Se Piccioni era considerato il vertice, le altre persone che ieri hanno patteggiato erano state inquadrate invece come prestanomi. Complessivamente, il gruppo avrebbe condotto operazioni illecite per 8 milioni di euro tra bancarotta e false fatturazioni e, tra i truffati, spicca anche la Regione.

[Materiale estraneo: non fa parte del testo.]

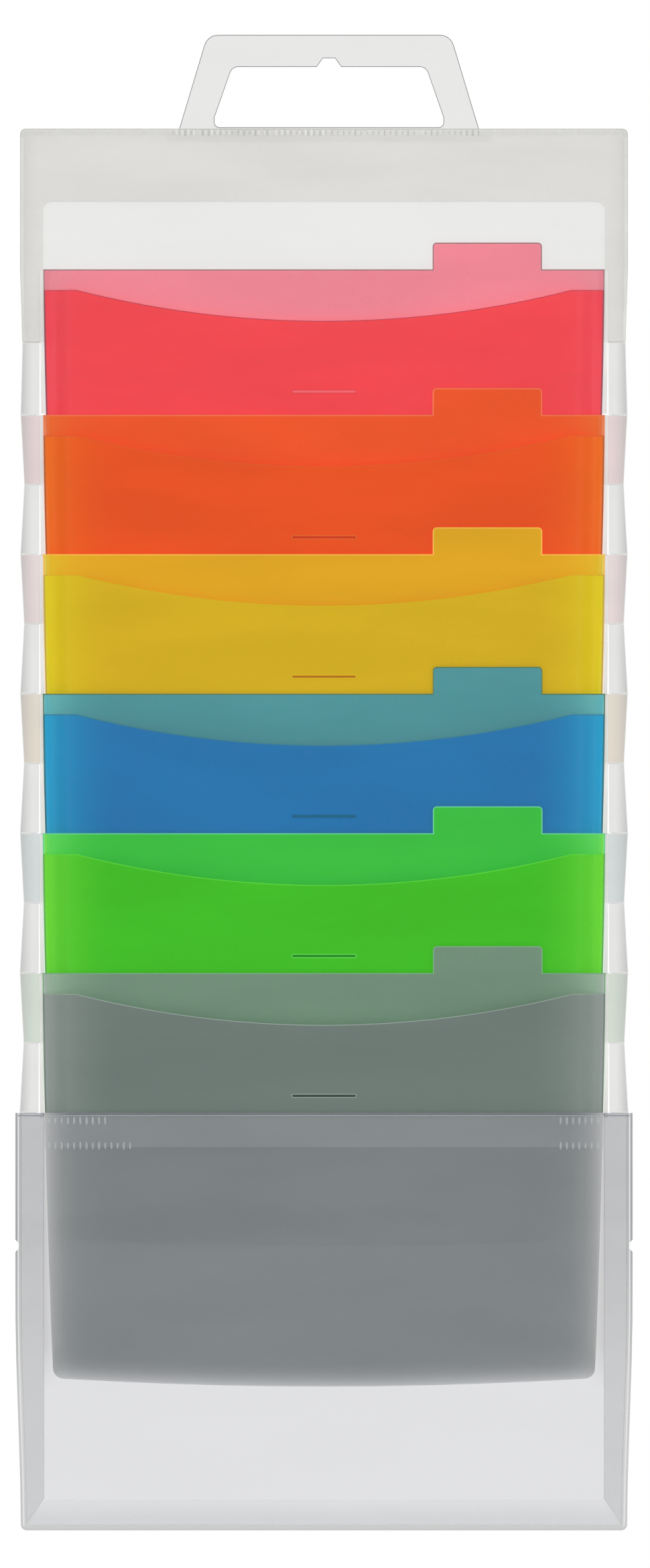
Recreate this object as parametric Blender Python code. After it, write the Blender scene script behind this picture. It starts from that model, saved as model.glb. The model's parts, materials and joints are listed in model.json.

Tra le varie operazioni che all'epoca vennero ricostruite dagli investigatori c'era anche una richiesta al servizio delle Politiche per la promozione e il sostegno dell'occupabilità della Regione per ottenere la stabilizzazione dei rapporti di lavoro e usufruire di alcuni benefici.
A richiedere quel finanziamento da 55mila euro, poi erogato, sarebbero state quattro persone tra cui Piccioni e Liberata Di Blasio, che avrebbero nascosto che si trattava di una società già all'epoca dell'istanza inattiva e avrebbero quindi indotto la Regione in errore «procurandosi un ingiusto profitto».